> Exercise goal:
Copy each line in which the string "manifold" occurs.

--- Begin Supplied material ---

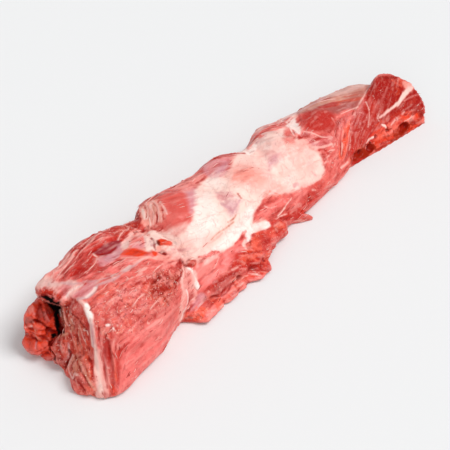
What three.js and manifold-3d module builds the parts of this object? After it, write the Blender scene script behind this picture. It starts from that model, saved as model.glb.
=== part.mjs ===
// Raw boiling beef: one long boneless piece of neck, lying on its flat underside.
// Millimetres, +Z up. +X runs from the thick folded end to the obliquely sliced end, and +Y is the
// steep side. It is one solid, because its muscles hold together: they are drawn one by one,
// joined, hollowed at the fold of the thick end, and cut along the sliced face.
import * as THREE from 'three';
import { mergeVertices } from 'three/addons/utils/BufferGeometryUtils.js';
import Module from 'manifold-3d';

const wasm = await Module();
wasm.setup();

// Driving dimensions
const FOLDED_END = -223; // x where the folded end meets the board
const SLICED_END = 237; // x of the tip of the sliced end
const BLOCK_LENGTH = 97; // the folded block, along its foot
const BLOCK_HEIGHT = 56; // top of the folded block above the board
const STRIP_HEIGHT = 48; // top of the long middle above the board
const CORNER_HEIGHT = 55; // top of the raised corner over the sliced face
const LEAN = 0.5; // how far the folded block leans back, per mm of height
const LIP_TURN = 16; // how far the lip of the flap is turned, in degrees
const TONGUE_TURN = -46; // how far the loose tongue is turned, in degrees
const FOLD_DEPTH = 40; // how deep the opening between the flap and the core runs in
const FOLD_NARROWING = 0.55; // the share of its width that the opening loses on the way
const FOLD_LEAD = 16; // how far in front of the end its outline is drawn
const UNEVENNESS = 1.3; // how far the hand-trimmed surface wanders
const WANDER_LENGTH = 46; // wavelength of that
const HEM_WANDER = 21; // wavelength of the same along the torn skirt
const TORN_DEPTH = 2.3; // depth of the notches in the skirt
const RELIEF_START = [2, 16]; // heights between which the relief of the surface grows from nothing
const CLEAR = 200; // the half size of a block that is larger than what it cuts off

// The sliced face is the plane through these three corners.
const FACE_FOOT = [123, -16.5, 3];
const FACE_TIP = [231, -28, 3];
const FACE_PEAK = [207, 11, 56];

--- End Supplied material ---

> Output for this task:
What three.js and manifold-3d module builds the parts of this object? After it, write the Blender scene script behind this picture. It starts from that model, saved as model.glb.
import Module from 'manifold-3d';